Effect of incorporating hematite on the properties of ultra-high performance concrete including nuclear radiation resistance

Abstract

Radiation is one of the most important problems for nuclear power plants. To fulfill the urgent need for building materials with high radiation resistance and improved mechanical and durability properties, a novel antiradiation ultra-high-performance concrete (UHPC) was designed. This was accomplished by using hematite powder to partially replace natural river sand at different replacement ratios.

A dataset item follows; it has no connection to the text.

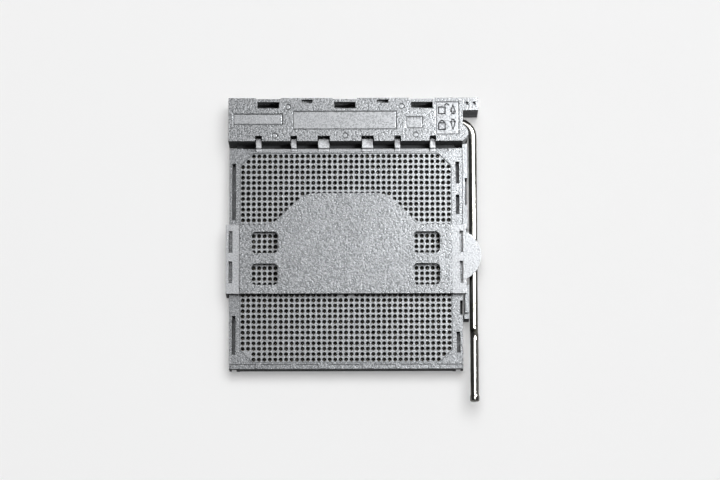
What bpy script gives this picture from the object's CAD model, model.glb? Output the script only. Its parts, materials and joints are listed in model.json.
import json
import math
import random

import bmesh
import bpy
from mathutils import Matrix, Vector


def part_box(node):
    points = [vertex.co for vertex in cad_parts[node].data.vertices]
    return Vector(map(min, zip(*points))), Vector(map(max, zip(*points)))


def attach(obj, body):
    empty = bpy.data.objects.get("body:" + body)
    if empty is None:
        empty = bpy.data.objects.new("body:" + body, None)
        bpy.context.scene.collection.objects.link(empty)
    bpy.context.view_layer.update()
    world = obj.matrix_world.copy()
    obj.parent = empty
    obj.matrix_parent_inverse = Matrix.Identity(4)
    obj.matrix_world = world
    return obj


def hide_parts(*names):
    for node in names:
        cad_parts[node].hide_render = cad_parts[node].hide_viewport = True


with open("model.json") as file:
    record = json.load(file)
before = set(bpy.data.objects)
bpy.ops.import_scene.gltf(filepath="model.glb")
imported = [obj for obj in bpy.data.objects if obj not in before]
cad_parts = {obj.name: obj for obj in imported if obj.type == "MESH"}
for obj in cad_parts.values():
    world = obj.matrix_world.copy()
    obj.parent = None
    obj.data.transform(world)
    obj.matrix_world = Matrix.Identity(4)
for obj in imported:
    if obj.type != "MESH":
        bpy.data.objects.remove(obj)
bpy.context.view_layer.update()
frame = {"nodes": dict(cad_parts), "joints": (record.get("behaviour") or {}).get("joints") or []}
mm = 0.001  # sizes below are written in millimetres
headLow, headHigh = (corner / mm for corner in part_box("head_cover"))
joints = {joint["name"]: joint for joint in frame["joints"]}
print("frame loaded:", len(frame["nodes"]), "nodes")


class Wire:  # one socket, so that shader maths reads as plain expressions
    def __init__(self, shader, socket):
        self.shader = shader
        self.socket = socket

    def math(self, operation, *others):
        return self.shader.node("Math", {"operation": operation}, dict(enumerate((self,) + others)))

    def __add__(self, other):
        return self.math("ADD", other)

    def __mul__(self, other):
        return self.math("MULTIPLY", other)

    def __sub__(self, other):
        return self.math("SUBTRACT", other)

    def __rsub__(self, other):
        return self.shader.node("Math", {"operation": "SUBTRACT"}, {0: other, 1: self})

    def __lt__(self, other):
        return self.math("LESS_THAN", other)

    def __gt__(self, other):
        return self.math("GREATER_THAN", other)

    def __abs__(self):
        return self.math("ABSOLUTE")

    __radd__ = __add__
    __rmul__ = __mul__


class Shader:  # one material and its node tree
    def __init__(self, name):
        self.material = bpy.data.materials.new(name)
        self.material.use_nodes = True
        self.tree = self.material.node_tree
        self.tree.nodes.clear()
        self.place = self.node("TexCoord", output="Object")
        self.east, self.north, self.up = self.parts(self.place)

    def node(self, kind, settings=None, inputs=None, output=0):
        made = self.tree.nodes.new("ShaderNode" + kind)
        for key, value in (settings or {}).items():
            setattr(made, key, value)
        for key, value in (inputs or {}).items():
            if isinstance(value, Wire):
                self.tree.links.new(value.socket, made.inputs[key])
            else:
                made.inputs[key].default_value = value
        return Wire(self, made.outputs[output] if made.outputs else None)

    def parts(self, vector):  # the three numbers of a vector
        split = self.node("SeparateXYZ", None, {0: vector}).socket.node
        return [Wire(self, output) for output in split.outputs]

    def stretched(self, scale):  # object coordinates, scaled along each axis
        return self.node("VectorMath", {"operation": "MULTIPLY"}, {0: self.place, 1: scale})

    def noise(self, size, detail, place=None):  # size is the width of one grain, in metres
        return self.node("TexNoise", None, {
            "Vector": place or self.place, "Scale": 1 / size, "Detail": detail})

    def ramp(self, value, low, high):  # a smooth step from 0 at low to 1 at high
        return self.node("MapRange", {"interpolation_type": "SMOOTHSTEP"}, {
            "Value": value, "From Min": low, "From Max": high})

    def blend(self, mask, first, second):  # a colour Mix has its colour sockets at 6 and 7
        first, second = (c if isinstance(c, Wire) else tuple(c) + (1,) for c in (first, second))
        return self.node("Mix", {"data_type": "RGBA"}, {0: mask, 6: first, 7: second}, output=2)

    def nearest(self, distances):
        best = distances[0]
        for other in distances[1:]:
            best = best.math("MINIMUM", other)
        return best

    def surface(self, sockets):
        shaded = self.node("BsdfPrincipled", None, sockets)
        self.node("OutputMaterial", None, {"Surface": shaded})
        return self.material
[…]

A series of tests were conducted, addressing fresh concrete’s fluidity, hardened concrete’s compressive strengths at room and elevated temperatures, impact strength, chloride resistance, radiation resistance, micropore structure, and hydration products. Experimental results show that the addition of hematite slightly decreased the work performance and compressive strength of UHPC, but substantially increased its flexural and impact strength and showed satisfactory high-temperature performance. The gamma-ray shielding performance of hematite UHPC was substantially enhanced by increasing the hematite replacement ratio. Compared with ordinary concrete, the linear attenuation coefficient of the UHPC with a 40% hematite replacement ratio increased by 43%, and the half-value layer thickness was reduced by 30%. The addition of hematite powder did not change the types of cement hydration products, but did improve the internal micropore structure, and cause the UHPC to exhibit excellent chloride ion penetration resistance.